Two weeks prior I had a lovely phone call with a person who used to attend Echoes but had moved away. They told me that they had had a recent epiphany experience with God. They wanted me to know that God had reached down and revealed God’s self to them, and they were basking in the glow of the love, acceptance, and harmony of that encounter. My skeptical self is usually to be like, “hmm, okay…” It’s possible that the energy behind this encounter will fade, but there’s no point in MY denying that this epiphany really happened. And in the retelling of their story I learned a few things theologically that were really profound. God met this person, and I got to hear the story because they wanted to say thanks that Echoes had given them a safe space to re-envision the church as a place that could be safe. They said, “Echoes led me to the river of God, but didn’t push me in.” After this experience they feel like they are in the river, and that Echoes had a role in getting there. I loved hearing that.
This past week, in reading the story of the visit of the Magi in preparation for Epiphany I was struck by the vortex that was created by the birth of Jesus. Jesus is born and the shepherds are recruited to drop what they’re doing and worship this newborn baby.
Jesus is born and travelers from the East show up because they’ve been reading the stars and they want to locate the “child who has been born the King of the Jews” because they want to pay homage to the child.
We don’t really know who these people are. Christmas carols would say that they are three Kings from the Orient, we have no idea how large the party was, no idea what their occupation of society position was, nor exactly where they were from. So we cannot confirm that there were three, that they were kings, nor that they were from the Orient. There’s good reason to believe that they were magicians or astrologers, but we don’t know. And if they came from a long way off they might have had a really party with them, maybe men and women. There is so much speculation around this story, speculation that adds nothing of value.
The people presumably had NOTHING to do with Israel. They aren’t Jewish, they don’t need to be in good graces with Israel, and they probably had careers that would be very reviled by the religiously-observant in Israel. But they saw a star, determined what it was, and seemingly could not resist coming to Jerusalem to find this infant who would become the King of the Jews. It’s not like we have stories in the Bible where this is a common practice.
Something about this story, and this baby, pulled them in.
From a long way off.
From a very different cultural context.
From a very different religious context.
From a very different political context.
And yet they came.
Maybe or maybe not on camels, but they came a long distance.
The stories that I have experienced, that the friends I mentioned above have experienced, that these travelers in the Matthew 2 text experienced, plus the shepherds, plus the crowds that gather to hear Jesus preach, plus the millions of people throughout history who have been pulled in, mysteriously, inexplicably, to this Jesus person…it all kind of sounds like a vortex.
And I didn’t really know what a vortex really was, but it sounded appropriate, so I looked it up.

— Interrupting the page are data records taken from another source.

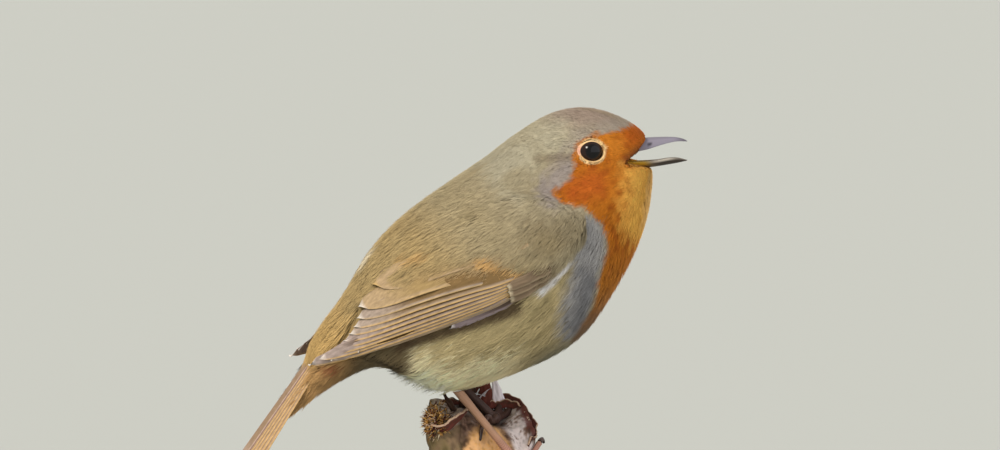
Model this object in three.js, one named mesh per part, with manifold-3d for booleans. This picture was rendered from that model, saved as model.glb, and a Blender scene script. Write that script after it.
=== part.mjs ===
// European robin (Erithacus rubecula): a still, life-size model of the bird calling from a broken
// branch stub, on a plain display stand.
// Millimetres, +Z up. The bird faces +X and its right side faces -Y. The origin is the middle of
// the stand's underside, which lies on the table.
import * as THREE from "three";
import { mergeVertices } from "three/addons/utils/BufferGeometryUtils.js";
import Module from "manifold-3d";

const wasm = await Module();
wasm.setup();

// ---- Driving dimensions ----

const GAP = 0.3; // air left between touching pieces
const PERCH_LEVEL = 54; // height of the bird's own zero, the middle of the perch, over the table

const stand = { radius: 45, thickness: 8, bevel: 1.2, rodRadius: 2.5 };

const perch = {
  rim: 12.4, // mean radius at the top
  foot: 9.8, // mean radius at the cut bottom
  bottom: -27,
  highTop: 9.6, // the back
  lowTop: -5.4, // the torn shoulder where the right foot stands, in front
  roundOver: 1.2,
  hollow: { x: 5, y: 4.4, depth: 4.2, inner: 2.5, outer: 8 }, // where the left foot stands
  wall: { rise: 3.0, from: 9.5, to: 12.2 }, // bark left standing round the far side
  knob: { angle: 180, bulge: 1.9, from: 0.66 }, // the spiky knob at the back
  lip: { angle: -38, bulge: 2.0, from: 0.35 }, // the shoulder's lip under the right foot
};

// Frames across head, body and tail coverts, from the bill root to the tail. Each joins a point
// of the upper outline to one of the lower outline, [x, z], with half widths above and below.
const bodyFrames = {
  billRoot: { top: [40.6, 75.4], bottom: [41.8, 67.6], upper: 3.4, lower: 3.8 },
  forehead: { top: [37.3, 78.4], bottom: [41.8, 63.6], upper: 6.6, lower: 7.0 },
  eye: { top: [31.4, 81.3], bottom: [41.2, 58.6], upper: 9.8, lower: 10.6 },
  crown: { top: [24.6, 82.6], bottom: [40.2, 54.0], upper: 11.2, lower: 13.4 },
  hindcrown: { top: [17.2, 81.2], bottom: [38.4, 48.6], upper: 11.8, lower: 16.6 },
  nape: { top: [9.6, 76.8], bottom: [35.6, 42.8], upper: 13.6, lower: 19.2 },
  shoulder: { top: [0.6, 70.1], bottom: [31.9, 36.8], upper: 17.6, lower: 21.6 },
  mantle: { top: [-8.8, 64.0], bottom: [26.8, 29.4], upper: 20.4, lower: 22.6 },
  back: { top: [-18.2, 57.4], bottom: [20.6, 23.8], upper: 21.0, lower: 22.4 },
  belly: { top: [-26.4, 49.2], bottom: [11.2, 19.4], upper: 19.8, lower: 21.0 },
  rump: { top: [-33.0, 38.7], bottom: [0.4, 15.6], upper: 17.0, lower: 18.2 },
  vent: { top: [-38.5, 31.1], bottom: [-10.4, 14.2], upper: 13.6, lower: 14.8 },
  coverts: { top: [-43.0, 24.2], bottom: [-23.4, 21.2], upper: 10.8, lower: 11.2 },
  tailRoot: { top: [-46.8, 18.4], bottom: [-35.6, 16.8], upper: 9.2, lower: 9.0 },
  covertTips: { top: [-49.6, 13.6], bottom: [-45.2, 10.4], upper: 7.6, lower: 7.4 },
};
const body = { rings: 32, sides: 24, fullness: 2.25, widest: 80 };
const speck = 1; // volume of the slivers that a cut leaves, which are dropped

// Thin cuts across the whole body, [x, z] to [x, z] in side view.
const cuts = {
  head: { from: [7, 80], to: [44, 55.5] },
  neck: { from: [-8, 76.8], to: [44, 41] },
  breast: { from: [-19, 64.2], to: [23, 17.8] },
  rump: { from: [-35, 42], to: [-9, 11] },
};

const headTurn = { degrees: 12, pivotX: 12, start: -5, full: 12 };

const eye = { x: 26.7, z: 72.4, radius: 3.1, sunk: 2.15 };

// Bill stations along x: upper and lower edge of each half, and half width.
const upperBill = [
  { x: 36.4, top: 74.4, bottom: 70.6, half: 2.7 },
  { x: 40.8, top: 75.1, bottom: 72.2, half: 2.3 },
  { x: 45.4, top: 75.2, bottom: 73.7, half: 1.35 },
  { x: 47.8, top: 75.0, bottom: 74.0, half: 0.8 },
  { x: 50.0, top: 74.4, bottom: 73.9, half: 0.3 },
];
const lowerBill = [
  { x: 34.6, top: 69.6, bottom: 68.0, half: 3.0 },
  { x: 39.2, top: 69.5, bottom: 67.9, half: 2.5 },
  { x: 42.8, top: 69.8, bottom: 68.2, half: 1.9 },
  { x: 45.6, top: 70.2, bottom: 68.5, half: 1.4 },
  { x: 47.8, top: 70.2, bottom: 68.9, half: 0.85 },
  { x: 50.0, top: 69.8, bottom: 69.3, half: 0.3 },
];
const gape = { corner: [33.8, 69.3], upperLip: [46, 73.9], lowerLip: [46, 70.0], half: 12 };

// The folded wing between its upper and lower edge, [x, z] from the bend to the tip, and the cuts
// that part its coverts, secondaries and primaries.
const wing = {
  upper: [[23.5, 57], [13, 62.4], [2, 62.4], [-7, 57.6], [-16, 51.2], [-26, 42.6], [-35, 33.4], [-43, 24]],
  lower: [[22.5, 52.4], [15, 44.5], [8.5, 41], [-1, 37], [-11, 33], [-23, 28.8], [-34, 24.9], [-43.5, 21]],
  covertCut: { from: [-9, 62], to: [2.5, 33] },
  flightCut: { from: [-1.4, 42.9], to: [-46, 22.9] },
  stations: 20,
  across: 5,
  thick: 2.2,
  tipThick: 1.2,
  rimThick: 0.6,
  clear: 0.7,
  tipHalf: 8.6,
  tipFlare: 0.1,
};

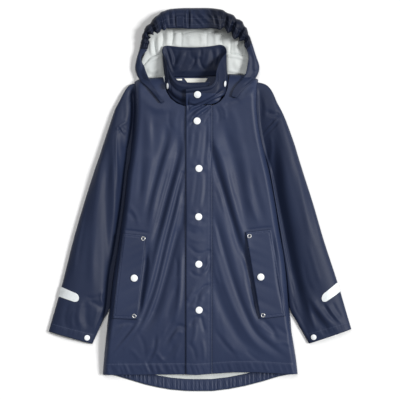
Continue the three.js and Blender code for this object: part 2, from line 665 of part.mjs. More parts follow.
add('back_panel', backPanel(), cloth);
add('back_hem_facing', hemFacing(), cloth);
add('front_left', frontPanel('left', LEFT_TOP, LEFT_FRONT_REACH, frontHeight), cloth);
add('front_right', frontPanel('right', RIGHT_TOP, PLACKET_RIGHT + SEAM_GAP, frontHeight), cloth);
add('placket', placket(), cloth);
add('sleeve_left', sleeve(LEFT_SLEEVE, 'left'), cloth);
add('sleeve_right', sleeve(RIGHT_SLEEVE, 'right'), cloth);
add('collar', collar(), cloth);
add('hood_back', hoodBack(), paleCloth);
add('hood_side_left', hoodPiece(0, HOOD_BRIM_START - SEAM_SHARE, 16), cloth);
add('hood_brim', hoodPiece(HOOD_BRIM_START, HOOD_BRIM_END, HOOD_BRIM_COLUMNS), cloth);
add('hood_side_right', hoodPiece(HOOD_BRIM_END + SEAM_SHARE, HOOD.length - 1, 18), cloth);

// Flaps, sewn down at their outer edge and standing off the front at their free edge
for (const flap of POCKET_FLAPS) {
  const corners = [[flap.ax, flap.ay], [flap.bx, flap.by], [flap.cx, flap.cy], [flap.dx, flap.dy]];
  const standsOff = (across) => FLAP_LIFT + FLAP_STANDS_OFF * across ** 2;
  add(flap.name, laidPiece(corners, frontHeight, 5, 14, FLAP_CLOTH, standsOff), cloth);
}
const flapHeight = (x, y) => frontHeight(x, y) + FLAP_CLOTH + SEAM_GAP + FLAP_LIFT + FLAP_STANDS_OFF;

for (const snap of PLACKET_SNAPS) capOn(snap, SNAP_PROFILE, SNAP_RADIUS, placketHeight, snapPlastic);
for (const snap of FLAP_SNAPS) capOn(snap, SNAP_PROFILE, SNAP_RADIUS, flapHeight, snapPlastic);
for (const rivet of FLAP_RIVETS) capOn(rivet, RIVET_PROFILE, RIVET_RADIUS, flapHeight, rivetMetal);

const neckMiddle = new THREE.Vector3(-8, 240, 20);
for (const { name, radius, around, up } of COLLAR_SNAPS) {
  capAt(name, radius, collarPoint, [around, up], CLOTH / 2, neckMiddle, snapPlastic);
}
for (const [side, rows] of [['left', LEFT_SLEEVE], ['right', RIGHT_SLEEVE]]) {
  const surface = (along, across) => sleeveTop(rows, side, along, across);
  const place = [CUFF_SNAP_DOWN, CUFF_SNAP_ACROSS];
  const inside = surface(...place).setZ(0);
  capAt(`cuff_snap_${side}`, CUFF_SNAP_RADIUS, surface, place, 0, inside, snapPlastic);
}

// Hanger loop and blank neck label, sewn to the inside of the back just below the neck seam
const stripOn = (x0, x1, y0, y1, inset, arch) => {
  const layer = (raised) => (across, up) => new THREE.Vector3(
    mix(mix(x0 + inset, x0, up), mix(x1 - inset, x1, up), across),
    mix(y0, y1, up),
    LIE + arch * Math.sin(Math.PI * across) + raised,
  );
  return between(grid(1, 6, layer(TAPE_CLOTH)), grid(1, 6, layer(0)));
};
add('hanger_loop', stripOn(-52, -36, 239.6, 243, 0, 1.6), cloth);
add('neck_label', stripOn(-32, 16, 234, 244, 8, 0), paleCloth);

// Small stitched tab on the brim, beside its centre seam
const tabLayer = (out) => movedOut(grid(3, 3, (across, down) => (
  hoodPoint(mix(TAB_FROM, TAB_TO, across), mix(TAB_TOP_STEP, TAB_LOW_STEP, down))
)), -out);
add('hood_tab', between(tabLayer(SEAM_GAP + TAPE_CLOTH), tabLayer(SEAM_GAP)), cloth);

add('reflective_tape_left', tape(LEFT_SLEEVE, 'left', -174, -193, 0), reflectiveTape);
add('reflective_tape_right', tape(RIGHT_SLEEVE, 'right', -164.4, -182.8, 12), reflectiveTape);

export default group;
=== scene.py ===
# %% [markdown]
# # A child's raincoat, laid flat
# The coat lies on its back, snapped shut, with the hood opened out behind the collar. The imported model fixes
# where every piece is. This lesson gives each its shape, folds, sewing and finish.

# %% Open the frame
from functools import partial

import bmesh
import bpy
import numpy as np
from mathutils import Matrix, Vector


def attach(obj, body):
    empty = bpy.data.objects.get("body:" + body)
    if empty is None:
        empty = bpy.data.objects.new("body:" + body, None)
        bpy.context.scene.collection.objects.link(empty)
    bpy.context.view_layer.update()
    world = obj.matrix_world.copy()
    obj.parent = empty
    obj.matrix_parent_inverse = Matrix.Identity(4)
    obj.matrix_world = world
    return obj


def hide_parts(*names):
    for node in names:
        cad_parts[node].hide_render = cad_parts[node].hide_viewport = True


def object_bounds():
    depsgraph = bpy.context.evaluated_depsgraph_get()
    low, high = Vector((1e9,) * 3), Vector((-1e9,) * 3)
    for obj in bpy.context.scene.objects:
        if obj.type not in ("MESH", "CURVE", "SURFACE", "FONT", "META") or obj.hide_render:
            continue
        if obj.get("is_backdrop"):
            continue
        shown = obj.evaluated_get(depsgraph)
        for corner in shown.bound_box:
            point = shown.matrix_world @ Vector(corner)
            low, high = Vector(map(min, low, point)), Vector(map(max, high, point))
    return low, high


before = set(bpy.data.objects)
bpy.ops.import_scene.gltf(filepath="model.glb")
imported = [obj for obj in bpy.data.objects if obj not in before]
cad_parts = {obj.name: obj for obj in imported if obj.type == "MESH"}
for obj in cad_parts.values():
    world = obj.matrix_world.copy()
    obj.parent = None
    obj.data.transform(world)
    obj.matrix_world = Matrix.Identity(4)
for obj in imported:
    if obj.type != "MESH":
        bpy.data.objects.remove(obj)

cad_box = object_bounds()
MM = 0.001

# %% [markdown]
# ## The camera
# Straight down, with a long lens from high above, so that raised parts don't lean outwards.

# %% Camera above the coat
SEEN_WIDE = 0.800
SEEN_LEVEL = 0.014
CAMERA_HIGH = 4.0
LENS = 150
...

I got, “a mass of fluid (such as a liquid) with a whirling or circular motion that tends to form a cavity or vacuum in the center of the circle and to draw toward this cavity or vacuum bodies subject to its action; especially: whirlpool, eddy” (Merriam-Webster)
So, something swirling creates a pull towards the center of the swirl by the very nature that it’s swirling.
Jesus seems like this swirl, this vortex. He is born and people start gravitating towards him immediately. Shepherds come, travelers from the East come, and even Herod get pulled in toward him when Herod perceives Jesus as a threat.
If Jesus really is a vortex, how are we pulled in?
In the conversations that I had with the people I mentioned earlier it was helpful for my connection to God to consider how and when I had been pulled in by God.
This being Epiphany, and it being the beginning of a new year, I’m wondering of the many ways Jesus might still be a vortex. In the course of discussing this concept at a weekly clergy gathering today, someone said something like this: “Maybe it’s simply a fact of realizing that we’re in a vortex toward Jesus. That in itself might be the Epiphany.” Maybe so.